The M.A./M.Sc. in Mathematics started on July 14, 1959, and Central Department of Mathematics was formed on September 20, 1959, A.D. in Tripureshwor Bengali mathematician Prof. Asutosh Ganguli was the first head of Department in Master level mathematics courses at Tri-Chandra College.
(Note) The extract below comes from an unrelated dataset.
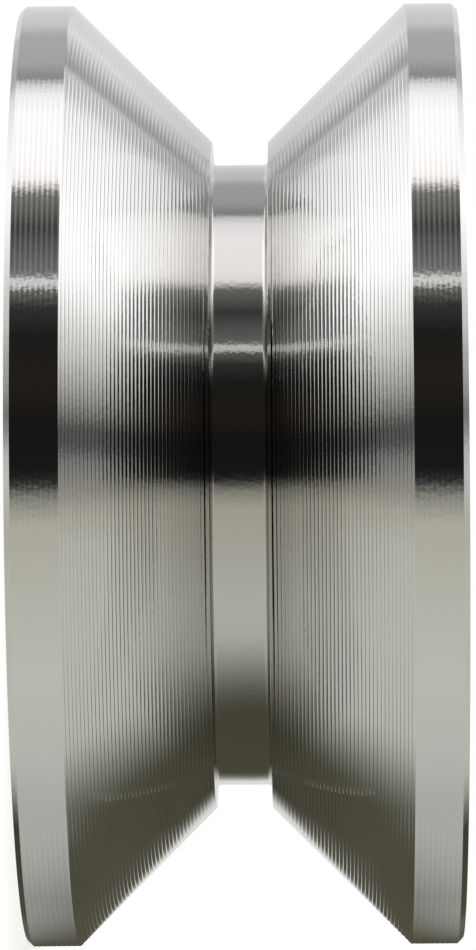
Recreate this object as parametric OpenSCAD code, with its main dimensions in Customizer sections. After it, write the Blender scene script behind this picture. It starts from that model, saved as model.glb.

====Institutions offering graduate courses====
- Central Department of Mathematics TU at Tribhuwan University
- Department of Mathematics at Kathmandu University
- Department of Mathematics at Pokhara University

==Notable books==
- Siddhānta Shiromani of Bhāskara II
- Līlāvatī
- Bijaganita (Algebra)
- Arithmetic by Yadav Chandra Chakravorty
- Geometry of Jagannath
- Wyakta Chandrika by Gopal Pande illustrates the rule of three to the determination of square root and cube roots
- Nepal Arithmetic by Nepal Bhasa Prakasiri Samiti published in 1834

==Notable figures==
- Chakra Pani Aryal was a 15th-century astrologer and mathematician. He wrote Uttan Gadit (in Sanskrit) that was used for calculation of solar and lunar eclipses. This book was revised by Padma Nav Keshari Aryal in 1934 A.D.
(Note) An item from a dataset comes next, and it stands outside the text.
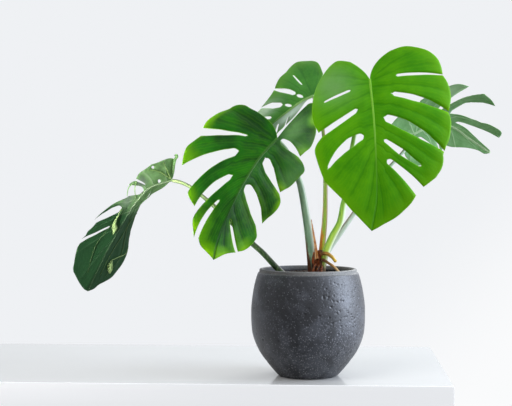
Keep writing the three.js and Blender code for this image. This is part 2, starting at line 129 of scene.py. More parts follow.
def tint(factor, low, high):
    """A colour between low and high."""
    sockets = {0: factor, 6: low, 7: high}
    return factor.node("ShaderNodeMix", {"data_type": "RGBA"}, sockets, output=2)


def ease(value, low, high, start=0.0, end=1.0):
    """Goes smoothly from start to end as value goes from low to high."""
    limits = {"From Min": low, "From Max": high, "To Min": start, "To Max": end, "Value": value}
    return value.node("ShaderNodeMapRange", {"interpolation_type": "SMOOTHSTEP"}, limits)


def cloud(wire, size, detail=3.0, roughness=0.5, stretch=(1, 1, 1)):
    """Soft noise from 0 to 1 in the piece's own space, with blobs of about the given size in metres."""
    place = wire.node("ShaderNodeTexCoord", output=3)
    scaled = wire.node("ShaderNodeMapping", inputs={"Vector": place, "Scale": stretch})
    sockets = {"Vector": scaled, "Scale": 1 / size, "Detail": detail, "Roughness": roughness}
    return wire.node("ShaderNodeTexNoise", inputs=sockets)


def surface(wire, colour, roughness, bump=None, height=0.0005, **constants):
    """The main shader, with what varies linked and what doesn't set on its own sockets."""
    sockets = {"Base Color": colour, "Roughness": roughness}
    sockets.update({name.replace("_", " "): value for name, value in constants.items()})
    if bump is not None:
        sockets["Normal"] = wire.node("ShaderNodeBump", inputs={"Height": bump, "Distance": height})
    return wire.node("ShaderNodeBsdfPrincipled", inputs=sockets)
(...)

- Pd. Gopal Pandey (1883–1914) was the first person to write a book in Nepali about mathematics. He wrote four editions of his book in Nepali. The third edition was also published in Hindi. He was honoured as the Royal Astrologer for successfully predicting the number of lunar eclipses in 1884. He was also responsible to make the plot of Tudikhel.
- Noor Dutta Pande (second son of Gopal Pande) wrote the Gorkha Bijaganita. He has composed a mathematics book called "Bichitra Ganita".
- Tikaram Dhananjaya (1909–1936) wrote the first full commentary of Lilavati of Bhaskaracharya in Nepali. He also wrote the book Shishubodha Tarangini along with his wife Chandrakala Dhananjaya.
- Chandra Kala Dhananjaya was the first woman writer in mathematics. She wrote a book series called Shishubodha Tarangini, in poetic form. In the second part of the series, Shishubodha Tarangini dosro bhaga, more than 100 mathematical poems were written.
- In 1890 the Rana Prime minister, Chandra Samser was the first Nepali to pass the matriculation examination from the Calcutta University with mathematics.
- Naya Raj Pant (1913–2002) was the first person to graduate in mathematics from Tribhuwan University. He also used his skill in astronomy to decide the historical events.